> _DIRECTIVE_
Begin at the line containing "Keep writing the" and stop at the line containing "jitter: Scatter of"; copy those lines exactly, ends included, and nothing else.

> _EXERCISE DATA_
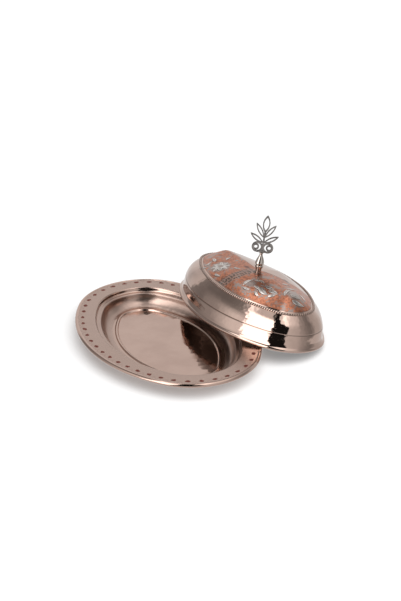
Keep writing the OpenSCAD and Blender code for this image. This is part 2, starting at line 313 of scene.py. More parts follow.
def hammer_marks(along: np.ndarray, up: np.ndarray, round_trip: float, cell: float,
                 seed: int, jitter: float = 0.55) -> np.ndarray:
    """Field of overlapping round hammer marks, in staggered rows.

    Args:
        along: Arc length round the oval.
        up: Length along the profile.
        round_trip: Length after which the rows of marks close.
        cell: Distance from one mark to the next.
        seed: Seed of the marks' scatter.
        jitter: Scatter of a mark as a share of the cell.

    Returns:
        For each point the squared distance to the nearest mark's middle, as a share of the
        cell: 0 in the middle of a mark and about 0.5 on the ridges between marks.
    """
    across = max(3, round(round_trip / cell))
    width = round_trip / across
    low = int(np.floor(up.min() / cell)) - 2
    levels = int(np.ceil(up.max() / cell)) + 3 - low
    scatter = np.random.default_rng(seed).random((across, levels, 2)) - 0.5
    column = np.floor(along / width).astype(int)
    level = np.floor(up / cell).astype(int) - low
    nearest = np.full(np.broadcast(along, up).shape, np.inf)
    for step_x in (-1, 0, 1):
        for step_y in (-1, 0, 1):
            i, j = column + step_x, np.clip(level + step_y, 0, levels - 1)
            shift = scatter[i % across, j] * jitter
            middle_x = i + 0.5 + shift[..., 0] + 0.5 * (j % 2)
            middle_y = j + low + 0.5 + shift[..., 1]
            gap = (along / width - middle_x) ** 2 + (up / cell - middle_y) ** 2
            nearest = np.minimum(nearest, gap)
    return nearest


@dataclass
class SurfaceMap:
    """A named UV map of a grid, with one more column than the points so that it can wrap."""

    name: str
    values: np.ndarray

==

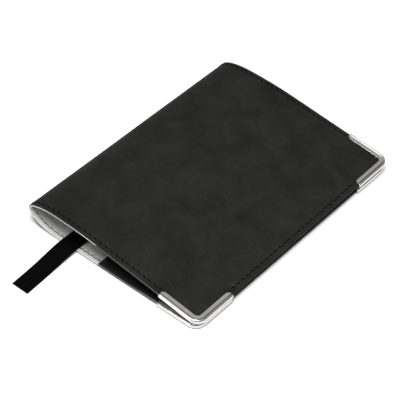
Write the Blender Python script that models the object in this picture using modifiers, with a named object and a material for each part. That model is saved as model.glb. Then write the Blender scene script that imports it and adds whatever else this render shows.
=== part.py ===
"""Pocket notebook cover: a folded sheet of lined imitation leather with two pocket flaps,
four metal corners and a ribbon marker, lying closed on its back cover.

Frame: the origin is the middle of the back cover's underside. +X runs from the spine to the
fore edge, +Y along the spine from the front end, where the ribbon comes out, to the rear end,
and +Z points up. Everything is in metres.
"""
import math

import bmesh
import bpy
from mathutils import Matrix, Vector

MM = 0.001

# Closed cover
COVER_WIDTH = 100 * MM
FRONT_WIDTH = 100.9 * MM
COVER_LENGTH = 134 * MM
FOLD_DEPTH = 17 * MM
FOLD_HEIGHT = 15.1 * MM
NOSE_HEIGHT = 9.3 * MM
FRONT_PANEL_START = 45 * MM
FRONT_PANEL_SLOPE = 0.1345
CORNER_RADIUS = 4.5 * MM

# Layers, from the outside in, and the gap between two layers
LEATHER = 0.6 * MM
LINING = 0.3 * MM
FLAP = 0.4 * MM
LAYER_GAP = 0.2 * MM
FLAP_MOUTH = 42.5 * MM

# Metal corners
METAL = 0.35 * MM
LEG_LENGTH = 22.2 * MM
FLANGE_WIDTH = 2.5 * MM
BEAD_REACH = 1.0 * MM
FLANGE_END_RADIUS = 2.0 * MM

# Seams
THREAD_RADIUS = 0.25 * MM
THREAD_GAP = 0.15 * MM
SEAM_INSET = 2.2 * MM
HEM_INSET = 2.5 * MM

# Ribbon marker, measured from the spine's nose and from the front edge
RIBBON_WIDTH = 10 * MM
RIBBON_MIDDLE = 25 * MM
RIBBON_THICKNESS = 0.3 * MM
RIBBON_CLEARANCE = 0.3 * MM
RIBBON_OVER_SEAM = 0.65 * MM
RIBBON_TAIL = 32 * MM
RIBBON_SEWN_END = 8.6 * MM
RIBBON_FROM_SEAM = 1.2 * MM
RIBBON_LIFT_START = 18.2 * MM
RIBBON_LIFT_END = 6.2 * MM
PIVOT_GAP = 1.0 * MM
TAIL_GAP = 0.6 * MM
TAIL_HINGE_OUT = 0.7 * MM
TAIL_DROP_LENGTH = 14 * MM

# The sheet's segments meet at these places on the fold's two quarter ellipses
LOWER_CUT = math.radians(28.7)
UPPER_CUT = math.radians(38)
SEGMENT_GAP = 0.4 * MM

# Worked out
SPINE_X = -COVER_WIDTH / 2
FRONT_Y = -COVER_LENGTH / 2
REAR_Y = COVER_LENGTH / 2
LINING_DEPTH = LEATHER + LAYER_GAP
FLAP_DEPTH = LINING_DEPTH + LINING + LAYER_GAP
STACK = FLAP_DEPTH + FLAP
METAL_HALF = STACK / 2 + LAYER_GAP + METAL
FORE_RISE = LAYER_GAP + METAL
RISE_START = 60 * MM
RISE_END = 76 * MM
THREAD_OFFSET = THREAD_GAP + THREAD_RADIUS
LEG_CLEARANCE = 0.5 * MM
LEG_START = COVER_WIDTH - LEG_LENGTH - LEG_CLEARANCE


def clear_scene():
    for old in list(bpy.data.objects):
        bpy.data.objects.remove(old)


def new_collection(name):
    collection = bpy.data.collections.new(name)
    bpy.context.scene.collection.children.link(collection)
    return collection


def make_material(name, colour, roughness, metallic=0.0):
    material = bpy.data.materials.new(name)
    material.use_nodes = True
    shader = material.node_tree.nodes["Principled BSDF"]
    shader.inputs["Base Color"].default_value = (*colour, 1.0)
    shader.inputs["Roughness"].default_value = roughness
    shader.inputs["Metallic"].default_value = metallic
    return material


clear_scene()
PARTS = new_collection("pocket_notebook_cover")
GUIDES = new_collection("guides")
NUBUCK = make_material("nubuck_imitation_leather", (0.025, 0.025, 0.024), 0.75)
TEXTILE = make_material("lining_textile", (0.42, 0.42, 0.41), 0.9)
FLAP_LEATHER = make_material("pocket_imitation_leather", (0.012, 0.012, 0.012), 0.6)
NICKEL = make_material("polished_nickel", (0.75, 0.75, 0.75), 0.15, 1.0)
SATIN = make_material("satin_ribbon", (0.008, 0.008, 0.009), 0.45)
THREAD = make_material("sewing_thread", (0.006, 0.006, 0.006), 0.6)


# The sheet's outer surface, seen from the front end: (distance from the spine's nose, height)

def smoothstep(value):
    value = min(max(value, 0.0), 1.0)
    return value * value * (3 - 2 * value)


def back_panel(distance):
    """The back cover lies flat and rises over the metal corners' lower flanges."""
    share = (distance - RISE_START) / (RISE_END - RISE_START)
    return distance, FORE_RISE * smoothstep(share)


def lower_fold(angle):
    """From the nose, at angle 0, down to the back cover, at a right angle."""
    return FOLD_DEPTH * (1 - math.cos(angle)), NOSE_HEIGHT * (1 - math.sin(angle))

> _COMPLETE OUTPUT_
Keep writing the OpenSCAD and Blender code for this image. This is part 2, starting at line 313 of scene.py. More parts follow.
def hammer_marks(along: np.ndarray, up: np.ndarray, round_trip: float, cell: float,
                 seed: int, jitter: float = 0.55) -> np.ndarray:
    """Field of overlapping round hammer marks, in staggered rows.

    Args:
        along: Arc length round the oval.
        up: Length along the profile.
        round_trip: Length after which the rows of marks close.
        cell: Distance from one mark to the next.
        seed: Seed of the marks' scatter.
        jitter: Scatter of a mark as a share of the cell.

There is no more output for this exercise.